Энтропия старости здесь отступает на второй план: деятельная бабушка с жаждой все контролировать творит порядок из хаоса. И в то же время старость предстает временем парадоксальной свободы — героиня пренебрегает социальными догмами и нормами. Это витальная анархия: тело в руинах, но дух куражится, отвергая условности ради чистой онтологии бытия — «как у всих», но по-своему. На контрасте с предыдущими текстами старость здесь победна, оптимистична, почти легка. Капустина превращает бабушку в эпического героя-упрямца или фольклорного хитреца, обманувшего смерть: «…У нее есть цель— помереть самой старой бабкой на деревне <…> Бабушка в жизни ни в чем и никому не проигрывала и самой смерти уступать тоже не собирается». Совместный быт, а главное — совместный смех рождает дружбу, которая постепенно крепнет между бабушкой и женой внука. По сути, это история о том, как чужой по крови человек становится родным, о принятии старения.
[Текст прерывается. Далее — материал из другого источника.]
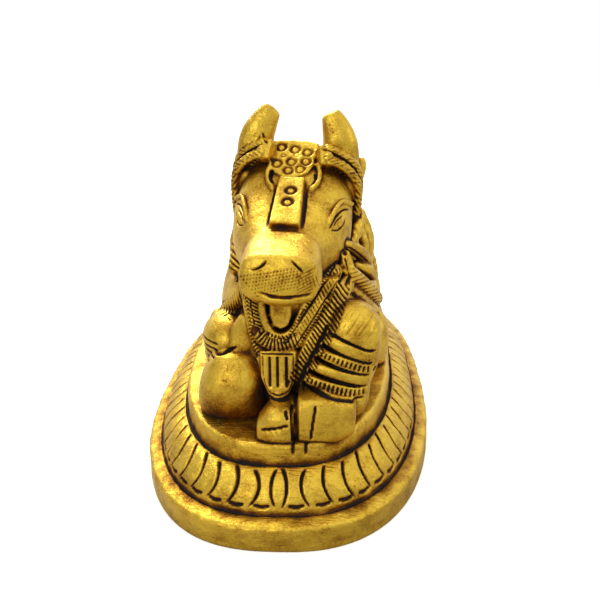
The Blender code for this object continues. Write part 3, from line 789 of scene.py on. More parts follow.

В рассказе Юрия Буйды «Пузан и тощан» из подборки «Старая кровь» («Новый мир», № 11, 2025) восьмидесятилетний старик вытаскивает из озера двенадцатилетнего мальчишку-калеку, который пытался утопиться. Герой пьет водку, курит, говорит прямо. Старость здесь маргинализирована, но и свободна от социальных масок. Возраст дарует право на странность. Образ Олимского архетипичен для русской культуры: за фигурой чудаковатого одинокого старика, тоскующего об умершей супруге, различим юродивый-просветленный. В отличие от старух толстожурнальной прозы, он предстает носителем не коллективной памяти, а мистического, трансцендентального опыта. Диалог двоих отверженных стремительно взмывает в метафизику. Олимский признается, что бродит не бесцельно, а в поисках врат в Царство Божье, где нет смерти. Оно для избранных — «для стариков, нищих, калек, которые в жизни были обойдены, а потому заслужили награды...». Старик утверждает, что врата рая могут открыться «на свалке». Олимский наделен пророческим зрением: он учит мальчика, как правильно смотреть, чтобы увидеть врата. Это ключевая идея: старость наделяет способностью различать сакральное в мусоре бытия. Время нелинейно движется к смерти, оно сжимается в точке вечности. Старость — состояние обостренной чувствительности к чуду, доступному здесь и сейчас.